Kepercayaan dirinya membuatku lagi-lagi tersenyum. Aku pun mengangguk pelan dan masuk ke dalam rumah. "Kau bisa menggantung mantelmu di sana," kataku, menunjuk tiang gantungan di sudut ruang tamu. "Aku akan membuatkan minuman."
"Kopi terlihat menarik."
Aku berbalik, menghentikan langkahku karena mendengar suaranya yang terkesan memerintah. Kami beradu tatap untuk beberapa saat, sampai akhirnya ia melebarkan senyumannya. Aku menghela napas dan tak bisa berkata apa-apa saat tubuhnya mendarat di atas sofa. Ia bertingkah seperti pemilik rumah di rumahku. Benar-benar menyebalkan.
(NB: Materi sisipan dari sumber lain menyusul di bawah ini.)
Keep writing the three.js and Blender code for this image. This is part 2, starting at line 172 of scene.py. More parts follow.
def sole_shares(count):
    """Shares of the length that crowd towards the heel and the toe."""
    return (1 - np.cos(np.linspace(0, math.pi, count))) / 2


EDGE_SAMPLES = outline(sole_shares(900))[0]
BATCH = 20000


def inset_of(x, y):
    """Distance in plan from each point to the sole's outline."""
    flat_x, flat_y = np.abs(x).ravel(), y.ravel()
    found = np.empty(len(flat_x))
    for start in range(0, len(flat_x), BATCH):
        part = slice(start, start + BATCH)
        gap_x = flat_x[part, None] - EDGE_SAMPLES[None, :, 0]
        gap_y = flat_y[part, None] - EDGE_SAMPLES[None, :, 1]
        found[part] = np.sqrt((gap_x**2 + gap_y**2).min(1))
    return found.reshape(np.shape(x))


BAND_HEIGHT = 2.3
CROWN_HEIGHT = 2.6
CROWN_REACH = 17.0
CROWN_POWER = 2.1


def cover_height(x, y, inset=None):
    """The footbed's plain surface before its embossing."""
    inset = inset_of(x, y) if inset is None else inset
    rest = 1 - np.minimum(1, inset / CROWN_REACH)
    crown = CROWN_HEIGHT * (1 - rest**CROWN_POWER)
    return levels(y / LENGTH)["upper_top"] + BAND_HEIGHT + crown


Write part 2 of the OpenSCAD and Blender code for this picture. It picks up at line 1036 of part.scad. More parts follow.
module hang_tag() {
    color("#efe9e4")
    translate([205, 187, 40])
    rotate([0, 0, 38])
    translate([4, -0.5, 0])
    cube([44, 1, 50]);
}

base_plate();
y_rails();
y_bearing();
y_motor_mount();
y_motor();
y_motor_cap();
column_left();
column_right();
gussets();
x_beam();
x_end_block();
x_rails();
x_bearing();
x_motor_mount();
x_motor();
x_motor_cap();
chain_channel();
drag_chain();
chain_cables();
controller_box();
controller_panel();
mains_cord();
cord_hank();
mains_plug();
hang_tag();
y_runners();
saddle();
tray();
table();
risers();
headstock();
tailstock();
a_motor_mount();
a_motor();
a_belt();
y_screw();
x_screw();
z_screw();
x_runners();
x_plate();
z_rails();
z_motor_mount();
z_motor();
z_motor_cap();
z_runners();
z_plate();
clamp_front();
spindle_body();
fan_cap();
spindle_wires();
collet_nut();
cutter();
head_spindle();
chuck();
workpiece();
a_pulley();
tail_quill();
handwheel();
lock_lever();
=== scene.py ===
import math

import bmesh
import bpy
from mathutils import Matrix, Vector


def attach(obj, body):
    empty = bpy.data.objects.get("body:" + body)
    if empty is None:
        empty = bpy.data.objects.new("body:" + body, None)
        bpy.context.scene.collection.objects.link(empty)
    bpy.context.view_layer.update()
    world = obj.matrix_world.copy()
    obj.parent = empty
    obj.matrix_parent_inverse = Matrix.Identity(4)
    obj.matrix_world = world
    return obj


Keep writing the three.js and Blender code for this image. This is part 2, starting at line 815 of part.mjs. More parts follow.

Setelah membuatkannya cokelat panas karena hanya itulah yang tersisa di dapur, aku pun mengantarkannya ke ruang tamu. Dante tampak sedang melihat-lihat. Ia sungguh bersikap bahwa ini adalah rumahnya.
"Cokelat?" Dante mengangkat satu alisnya. "Kurasa cokelat memang cocok dinikmati saat hujan seperti ini."
Dan tanpa basa-basi, tangannya yang kokoh langsung mengambil cangkir cokelat dari tanganku. Ia tak mengeluh sedikitpun meski aku gagal menghadirkan kopi untuknya. Tubuhnya duduk perlahan, tepat di seberang. Ia sesekali menghirup kepulan uap panas yang berasal dari air berwarna kecokelatan itu dan menyesapnya pelan-pelan. Tampak sangat menikmati minumannya sendiri.
"Jadi, apa yang membawamu ke sini?"
Dante meletakkan cokelat panas itu ke atas meja lalu menatapku. "Dirimu."
Aku mengernyitkan keningku kembali. Tak mengerti dengan maksud ucapannya yang sedikit ambigu itu. Beberapa saat sampai akhirnya senyuman dari pria itu kembali muncul dan membuatku berekspresi tenang seperti sebelumnya.
"Aku harus berjaga-jaga di sini. Ini hari pertamamu kembali ke rumah, ke TKP." Jawabannya cukup diplomatis, meski sedikit membuatku kecewa. "Pelaku itu ada di rumah sakit, bisa saja dia nekat datang kesini untuk mengancammu."
Aku bergumam pelan. "Bukankah itu terlalu terdengar berlebihan?"
"Waspada akan lebih baik daripada sesuatu yang buruk terjadi. Kita tidak akan bisa mengubah sesuatu yang sudah terjadi, bukan?"
Tiba-tiba saja Dante berdiri, bangkit dari sofa panjang di ruang tamuku yang sepertinya juga baru dibersihkan oleh orang suruhan Mom. Ia memasukkan kedua tangannya ke dalam saku celana, lalu pandangannya berpendar ke sekeliling. Beberapa saat sampai kemudian mata cokelat itu kembali menatapku.
"Ada sesuatu yang ingin kau katakan?"
Dante mengedikkan kedua bahunya dengan cepat. "Aku menunggumu."
"Huh?"
"Dimana kamarnya?"
Aku benar-benar tidak mengerti dengan maksud ucapan Dante dan hanya bisa mengerutkan dahiku dalam-dalam. Sepertinya pria itu banyak membuatku bingung dalam situasi ini.
"Kamarku. Kamar untukku tinggal malam ini. Bukankah seharusnya kau menyiapkannya, Ivana?"